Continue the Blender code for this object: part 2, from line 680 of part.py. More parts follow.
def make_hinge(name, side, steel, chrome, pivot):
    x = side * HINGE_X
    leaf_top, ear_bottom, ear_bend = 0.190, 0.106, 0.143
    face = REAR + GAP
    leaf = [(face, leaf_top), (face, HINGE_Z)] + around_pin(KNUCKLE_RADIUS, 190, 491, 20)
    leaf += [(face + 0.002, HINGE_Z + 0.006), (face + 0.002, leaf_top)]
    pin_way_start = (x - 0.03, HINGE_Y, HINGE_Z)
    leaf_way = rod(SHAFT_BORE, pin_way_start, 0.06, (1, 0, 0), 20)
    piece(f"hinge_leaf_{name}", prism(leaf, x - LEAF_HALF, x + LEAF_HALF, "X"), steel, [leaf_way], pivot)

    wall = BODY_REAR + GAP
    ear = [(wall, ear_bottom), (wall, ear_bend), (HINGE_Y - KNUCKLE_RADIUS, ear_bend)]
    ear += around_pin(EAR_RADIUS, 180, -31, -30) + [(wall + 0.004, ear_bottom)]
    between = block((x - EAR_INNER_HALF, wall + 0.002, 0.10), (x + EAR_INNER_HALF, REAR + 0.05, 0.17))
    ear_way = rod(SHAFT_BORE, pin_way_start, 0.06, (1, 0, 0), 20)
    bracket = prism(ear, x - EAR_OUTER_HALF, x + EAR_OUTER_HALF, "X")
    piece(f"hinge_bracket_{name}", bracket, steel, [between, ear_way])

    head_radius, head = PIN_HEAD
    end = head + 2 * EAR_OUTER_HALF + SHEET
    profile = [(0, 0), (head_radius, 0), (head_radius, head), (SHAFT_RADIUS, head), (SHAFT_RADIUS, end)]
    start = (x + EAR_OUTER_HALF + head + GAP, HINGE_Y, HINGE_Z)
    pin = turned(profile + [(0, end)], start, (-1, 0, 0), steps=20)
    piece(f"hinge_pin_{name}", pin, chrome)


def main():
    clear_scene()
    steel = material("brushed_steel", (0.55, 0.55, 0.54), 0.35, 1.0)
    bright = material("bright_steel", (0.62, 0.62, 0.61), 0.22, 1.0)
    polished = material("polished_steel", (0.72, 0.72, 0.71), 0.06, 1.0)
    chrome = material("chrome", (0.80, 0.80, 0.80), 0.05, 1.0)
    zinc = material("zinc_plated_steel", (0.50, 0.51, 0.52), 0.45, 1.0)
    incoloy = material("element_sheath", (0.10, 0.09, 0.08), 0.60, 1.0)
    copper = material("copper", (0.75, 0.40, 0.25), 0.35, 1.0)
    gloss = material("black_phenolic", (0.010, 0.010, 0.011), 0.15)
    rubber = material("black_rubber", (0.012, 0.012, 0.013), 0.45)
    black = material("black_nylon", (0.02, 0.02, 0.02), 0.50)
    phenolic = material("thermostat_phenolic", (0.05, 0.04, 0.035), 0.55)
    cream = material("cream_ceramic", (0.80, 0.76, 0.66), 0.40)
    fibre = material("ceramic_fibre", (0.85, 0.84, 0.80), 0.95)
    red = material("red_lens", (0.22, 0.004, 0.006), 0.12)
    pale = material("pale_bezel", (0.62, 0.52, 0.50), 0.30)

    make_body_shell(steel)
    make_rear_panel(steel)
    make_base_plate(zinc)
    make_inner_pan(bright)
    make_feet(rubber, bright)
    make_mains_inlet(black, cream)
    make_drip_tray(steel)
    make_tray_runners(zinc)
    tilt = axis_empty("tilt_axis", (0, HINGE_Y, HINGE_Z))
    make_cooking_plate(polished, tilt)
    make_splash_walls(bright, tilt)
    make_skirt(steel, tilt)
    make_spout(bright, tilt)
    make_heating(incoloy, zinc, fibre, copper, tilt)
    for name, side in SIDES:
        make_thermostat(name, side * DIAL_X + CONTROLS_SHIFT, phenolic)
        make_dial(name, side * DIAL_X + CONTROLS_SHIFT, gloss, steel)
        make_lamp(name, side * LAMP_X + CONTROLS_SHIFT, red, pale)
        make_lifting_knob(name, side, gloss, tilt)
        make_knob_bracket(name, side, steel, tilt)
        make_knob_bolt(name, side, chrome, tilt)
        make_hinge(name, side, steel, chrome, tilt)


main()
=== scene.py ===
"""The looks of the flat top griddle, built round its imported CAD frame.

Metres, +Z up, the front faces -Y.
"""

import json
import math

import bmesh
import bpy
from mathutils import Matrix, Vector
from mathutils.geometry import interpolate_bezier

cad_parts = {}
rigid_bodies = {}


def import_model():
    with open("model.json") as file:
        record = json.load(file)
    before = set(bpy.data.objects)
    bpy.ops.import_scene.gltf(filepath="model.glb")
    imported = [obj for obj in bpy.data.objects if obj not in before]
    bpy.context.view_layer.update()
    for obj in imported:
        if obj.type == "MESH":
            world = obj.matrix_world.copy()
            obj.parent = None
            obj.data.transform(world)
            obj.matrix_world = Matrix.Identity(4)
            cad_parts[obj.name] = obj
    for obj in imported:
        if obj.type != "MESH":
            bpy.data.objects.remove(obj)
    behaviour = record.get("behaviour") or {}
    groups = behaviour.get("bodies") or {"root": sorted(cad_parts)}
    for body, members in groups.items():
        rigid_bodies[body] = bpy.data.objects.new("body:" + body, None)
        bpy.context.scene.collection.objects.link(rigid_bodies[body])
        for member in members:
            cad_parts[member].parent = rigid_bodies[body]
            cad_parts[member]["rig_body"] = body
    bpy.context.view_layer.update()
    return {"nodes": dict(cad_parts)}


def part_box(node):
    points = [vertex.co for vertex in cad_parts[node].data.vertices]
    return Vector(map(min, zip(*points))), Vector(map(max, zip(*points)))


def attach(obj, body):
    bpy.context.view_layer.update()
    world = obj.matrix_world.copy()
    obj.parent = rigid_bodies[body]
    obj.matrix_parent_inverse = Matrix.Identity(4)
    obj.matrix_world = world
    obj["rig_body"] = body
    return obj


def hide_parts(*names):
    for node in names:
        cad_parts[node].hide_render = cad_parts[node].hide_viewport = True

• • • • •

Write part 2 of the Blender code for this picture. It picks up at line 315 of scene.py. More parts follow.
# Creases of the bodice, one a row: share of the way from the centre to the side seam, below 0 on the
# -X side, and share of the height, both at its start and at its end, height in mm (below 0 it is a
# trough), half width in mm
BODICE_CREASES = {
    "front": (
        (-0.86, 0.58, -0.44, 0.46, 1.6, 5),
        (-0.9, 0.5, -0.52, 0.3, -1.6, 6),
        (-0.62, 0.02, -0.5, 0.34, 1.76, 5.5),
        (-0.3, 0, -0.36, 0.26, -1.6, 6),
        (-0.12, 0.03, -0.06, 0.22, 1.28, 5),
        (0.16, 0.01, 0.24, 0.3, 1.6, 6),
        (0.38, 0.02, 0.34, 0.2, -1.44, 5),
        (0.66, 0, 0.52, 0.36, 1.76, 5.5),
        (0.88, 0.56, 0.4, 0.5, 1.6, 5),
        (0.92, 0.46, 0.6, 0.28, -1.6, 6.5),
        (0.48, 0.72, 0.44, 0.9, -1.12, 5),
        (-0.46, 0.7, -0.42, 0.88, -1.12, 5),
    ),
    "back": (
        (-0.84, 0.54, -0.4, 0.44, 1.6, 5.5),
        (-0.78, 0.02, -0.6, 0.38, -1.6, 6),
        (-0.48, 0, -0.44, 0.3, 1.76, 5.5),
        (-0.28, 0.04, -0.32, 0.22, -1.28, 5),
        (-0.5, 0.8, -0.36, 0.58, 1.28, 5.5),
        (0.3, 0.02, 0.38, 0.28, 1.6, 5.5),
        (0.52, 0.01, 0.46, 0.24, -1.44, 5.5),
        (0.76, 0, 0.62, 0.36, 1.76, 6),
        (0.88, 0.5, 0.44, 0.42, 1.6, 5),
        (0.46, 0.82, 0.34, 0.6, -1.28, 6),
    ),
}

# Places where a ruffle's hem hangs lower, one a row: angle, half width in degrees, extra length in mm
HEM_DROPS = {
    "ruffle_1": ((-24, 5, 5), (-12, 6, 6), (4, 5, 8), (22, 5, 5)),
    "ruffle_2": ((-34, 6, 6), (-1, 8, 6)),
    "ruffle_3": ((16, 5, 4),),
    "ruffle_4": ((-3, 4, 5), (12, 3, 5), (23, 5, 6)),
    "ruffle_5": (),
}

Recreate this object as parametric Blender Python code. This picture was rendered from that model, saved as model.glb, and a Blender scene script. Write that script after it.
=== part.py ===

• • • • •

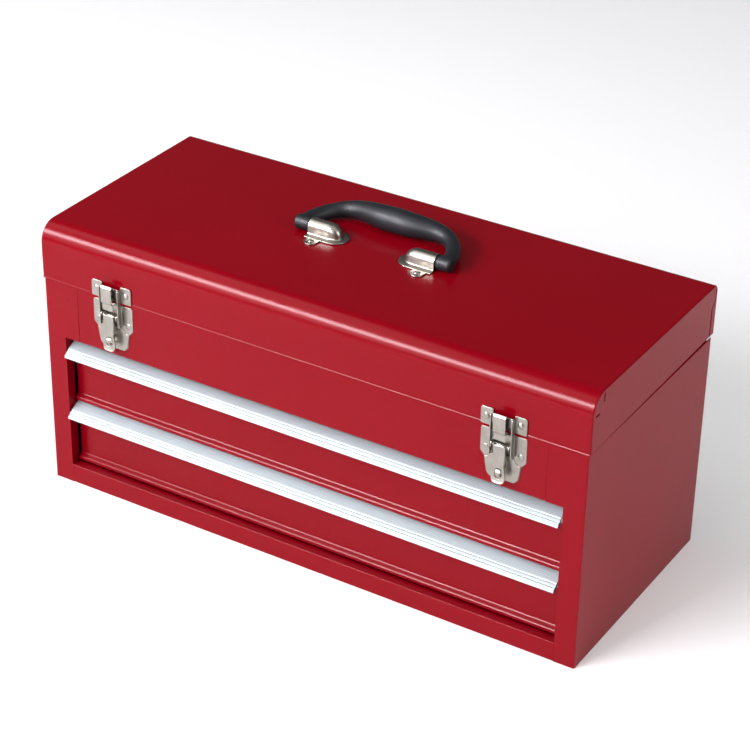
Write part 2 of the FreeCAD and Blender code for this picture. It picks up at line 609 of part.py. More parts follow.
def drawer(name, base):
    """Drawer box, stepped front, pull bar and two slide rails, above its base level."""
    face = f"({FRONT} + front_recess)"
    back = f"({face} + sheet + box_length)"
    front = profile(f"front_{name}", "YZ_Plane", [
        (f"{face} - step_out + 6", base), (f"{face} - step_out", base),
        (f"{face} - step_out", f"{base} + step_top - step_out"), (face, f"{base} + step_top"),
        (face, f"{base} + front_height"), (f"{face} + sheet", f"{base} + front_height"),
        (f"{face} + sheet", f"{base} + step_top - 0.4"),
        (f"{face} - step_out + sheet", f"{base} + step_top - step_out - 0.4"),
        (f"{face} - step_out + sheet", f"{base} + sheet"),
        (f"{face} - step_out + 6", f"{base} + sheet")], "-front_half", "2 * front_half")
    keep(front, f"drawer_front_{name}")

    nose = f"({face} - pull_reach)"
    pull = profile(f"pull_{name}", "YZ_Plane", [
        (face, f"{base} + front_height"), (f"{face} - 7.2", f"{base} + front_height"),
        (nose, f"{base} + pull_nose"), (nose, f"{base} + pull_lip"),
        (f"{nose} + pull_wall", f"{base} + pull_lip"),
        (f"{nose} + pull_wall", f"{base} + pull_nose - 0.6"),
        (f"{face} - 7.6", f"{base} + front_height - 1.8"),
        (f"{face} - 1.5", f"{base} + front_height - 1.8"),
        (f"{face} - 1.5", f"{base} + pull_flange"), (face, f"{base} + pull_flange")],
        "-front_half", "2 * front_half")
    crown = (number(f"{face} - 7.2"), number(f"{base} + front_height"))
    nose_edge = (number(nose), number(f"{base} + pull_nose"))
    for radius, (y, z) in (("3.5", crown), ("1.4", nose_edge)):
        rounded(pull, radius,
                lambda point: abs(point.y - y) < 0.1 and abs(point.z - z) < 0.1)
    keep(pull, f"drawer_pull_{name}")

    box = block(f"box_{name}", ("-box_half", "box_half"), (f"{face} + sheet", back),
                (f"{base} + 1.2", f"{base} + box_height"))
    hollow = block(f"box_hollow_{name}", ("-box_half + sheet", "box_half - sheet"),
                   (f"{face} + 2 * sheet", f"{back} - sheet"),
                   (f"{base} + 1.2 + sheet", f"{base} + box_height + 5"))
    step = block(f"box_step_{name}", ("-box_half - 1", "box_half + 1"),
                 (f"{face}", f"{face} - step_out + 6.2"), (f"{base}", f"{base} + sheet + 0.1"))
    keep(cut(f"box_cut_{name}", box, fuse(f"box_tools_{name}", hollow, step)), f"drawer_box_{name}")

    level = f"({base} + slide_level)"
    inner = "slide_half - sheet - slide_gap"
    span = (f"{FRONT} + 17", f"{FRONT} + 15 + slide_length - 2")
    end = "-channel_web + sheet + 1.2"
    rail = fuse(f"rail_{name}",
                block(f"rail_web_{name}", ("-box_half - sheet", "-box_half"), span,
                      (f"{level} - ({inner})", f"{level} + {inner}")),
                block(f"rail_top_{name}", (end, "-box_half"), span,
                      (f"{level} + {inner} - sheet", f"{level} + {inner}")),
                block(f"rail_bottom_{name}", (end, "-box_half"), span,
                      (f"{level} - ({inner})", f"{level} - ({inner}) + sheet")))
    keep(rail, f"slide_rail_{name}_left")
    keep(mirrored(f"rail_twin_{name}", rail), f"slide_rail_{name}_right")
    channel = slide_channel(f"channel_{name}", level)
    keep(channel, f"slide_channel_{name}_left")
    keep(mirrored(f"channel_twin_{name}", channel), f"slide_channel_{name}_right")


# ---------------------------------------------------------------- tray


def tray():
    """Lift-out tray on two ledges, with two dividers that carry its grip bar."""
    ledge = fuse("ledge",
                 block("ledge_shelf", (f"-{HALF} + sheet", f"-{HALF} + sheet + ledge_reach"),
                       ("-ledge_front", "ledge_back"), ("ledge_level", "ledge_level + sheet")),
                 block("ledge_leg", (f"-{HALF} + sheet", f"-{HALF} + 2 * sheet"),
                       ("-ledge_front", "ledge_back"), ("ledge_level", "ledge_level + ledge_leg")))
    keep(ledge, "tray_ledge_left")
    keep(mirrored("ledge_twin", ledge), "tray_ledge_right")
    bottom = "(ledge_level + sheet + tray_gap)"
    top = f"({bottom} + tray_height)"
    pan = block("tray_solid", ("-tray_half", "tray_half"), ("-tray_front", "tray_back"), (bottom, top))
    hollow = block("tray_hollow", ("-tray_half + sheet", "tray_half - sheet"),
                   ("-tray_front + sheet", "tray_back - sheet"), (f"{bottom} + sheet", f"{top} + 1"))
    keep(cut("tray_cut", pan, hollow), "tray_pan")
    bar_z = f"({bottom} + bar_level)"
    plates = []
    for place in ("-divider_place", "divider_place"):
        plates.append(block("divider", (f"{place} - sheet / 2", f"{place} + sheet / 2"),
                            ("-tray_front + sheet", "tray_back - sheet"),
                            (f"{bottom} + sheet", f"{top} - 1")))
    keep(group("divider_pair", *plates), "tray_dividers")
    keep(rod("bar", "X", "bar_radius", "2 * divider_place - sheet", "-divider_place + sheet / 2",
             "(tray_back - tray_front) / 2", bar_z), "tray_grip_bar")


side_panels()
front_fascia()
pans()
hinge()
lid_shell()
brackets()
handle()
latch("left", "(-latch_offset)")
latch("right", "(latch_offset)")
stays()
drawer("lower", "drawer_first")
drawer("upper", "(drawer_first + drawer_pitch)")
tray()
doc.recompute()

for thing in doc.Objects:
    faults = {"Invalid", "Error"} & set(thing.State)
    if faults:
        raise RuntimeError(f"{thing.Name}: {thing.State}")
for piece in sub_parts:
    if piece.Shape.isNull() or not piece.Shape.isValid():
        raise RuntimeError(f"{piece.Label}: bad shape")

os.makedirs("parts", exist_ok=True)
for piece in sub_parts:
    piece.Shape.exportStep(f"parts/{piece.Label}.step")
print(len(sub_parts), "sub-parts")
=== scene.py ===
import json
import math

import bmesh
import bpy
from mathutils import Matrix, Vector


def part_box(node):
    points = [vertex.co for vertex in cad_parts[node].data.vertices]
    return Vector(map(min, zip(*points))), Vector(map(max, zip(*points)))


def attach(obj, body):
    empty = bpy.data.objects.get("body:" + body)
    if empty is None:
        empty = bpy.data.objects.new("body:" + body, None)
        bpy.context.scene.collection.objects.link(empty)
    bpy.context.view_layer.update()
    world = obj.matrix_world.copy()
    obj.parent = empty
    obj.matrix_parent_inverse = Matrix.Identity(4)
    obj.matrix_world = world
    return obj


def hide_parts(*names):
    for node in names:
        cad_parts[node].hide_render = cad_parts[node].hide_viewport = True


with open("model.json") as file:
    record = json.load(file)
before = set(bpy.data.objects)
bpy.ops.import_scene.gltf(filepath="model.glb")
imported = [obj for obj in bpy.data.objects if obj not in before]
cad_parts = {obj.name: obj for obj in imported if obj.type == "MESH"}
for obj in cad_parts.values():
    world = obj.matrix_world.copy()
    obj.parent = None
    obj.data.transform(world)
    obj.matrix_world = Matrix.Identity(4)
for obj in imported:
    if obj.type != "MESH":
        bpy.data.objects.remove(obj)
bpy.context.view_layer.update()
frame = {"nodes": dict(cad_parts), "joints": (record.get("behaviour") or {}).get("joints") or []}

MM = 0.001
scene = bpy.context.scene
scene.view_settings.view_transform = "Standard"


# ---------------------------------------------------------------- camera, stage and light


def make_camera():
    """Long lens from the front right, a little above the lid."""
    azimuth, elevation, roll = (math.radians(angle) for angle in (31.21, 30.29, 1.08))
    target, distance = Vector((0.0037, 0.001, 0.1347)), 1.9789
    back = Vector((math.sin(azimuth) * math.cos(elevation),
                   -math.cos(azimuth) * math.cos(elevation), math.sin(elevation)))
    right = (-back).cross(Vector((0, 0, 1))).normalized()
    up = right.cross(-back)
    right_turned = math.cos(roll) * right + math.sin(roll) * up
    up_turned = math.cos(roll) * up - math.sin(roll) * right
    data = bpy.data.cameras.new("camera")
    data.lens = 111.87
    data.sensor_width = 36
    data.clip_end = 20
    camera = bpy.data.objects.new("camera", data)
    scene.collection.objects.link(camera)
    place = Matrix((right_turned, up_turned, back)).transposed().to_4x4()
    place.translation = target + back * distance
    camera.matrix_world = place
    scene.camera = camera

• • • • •

## Problem to work on:
Take the listing above and repeat exactly the lines from the one containing "make_body_shell(steel)" through the one containing "cad_parts[obj.name] = obj", both included.

## Task result:
    make_body_shell(steel)
    make_rear_panel(steel)
    make_base_plate(zinc)
    make_inner_pan(bright)
    make_feet(rubber, bright)
    make_mains_inlet(black, cream)
    make_drip_tray(steel)
    make_tray_runners(zinc)
    tilt = axis_empty("tilt_axis", (0, HINGE_Y, HINGE_Z))
    make_cooking_plate(polished, tilt)
    make_splash_walls(bright, tilt)
    make_skirt(steel, tilt)
    make_spout(bright, tilt)
    make_heating(incoloy, zinc, fibre, copper, tilt)
    for name, side in SIDES:
        make_thermostat(name, side * DIAL_X + CONTROLS_SHIFT, phenolic)
        make_dial(name, side * DIAL_X + CONTROLS_SHIFT, gloss, steel)
        make_lamp(name, side * LAMP_X + CONTROLS_SHIFT, red, pale)
        make_lifting_knob(name, side, gloss, tilt)
        make_knob_bracket(name, side, steel, tilt)
        make_knob_bolt(name, side, chrome, tilt)
        make_hinge(name, side, steel, chrome, tilt)


main()
=== scene.py ===
"""The looks of the flat top griddle, built round its imported CAD frame.

Metres, +Z up, the front faces -Y.
"""

import json
import math

import bmesh
import bpy
from mathutils import Matrix, Vector
from mathutils.geometry import interpolate_bezier

cad_parts = {}
rigid_bodies = {}


def import_model():
    with open("model.json") as file:
        record = json.load(file)
    before = set(bpy.data.objects)
    bpy.ops.import_scene.gltf(filepath="model.glb")
    imported = [obj for obj in bpy.data.objects if obj not in before]
    bpy.context.view_layer.update()
    for obj in imported:
        if obj.type == "MESH":
            world = obj.matrix_world.copy()
            obj.parent = None
            obj.data.transform(world)
            obj.matrix_world = Matrix.Identity(4)
            cad_parts[obj.name] = obj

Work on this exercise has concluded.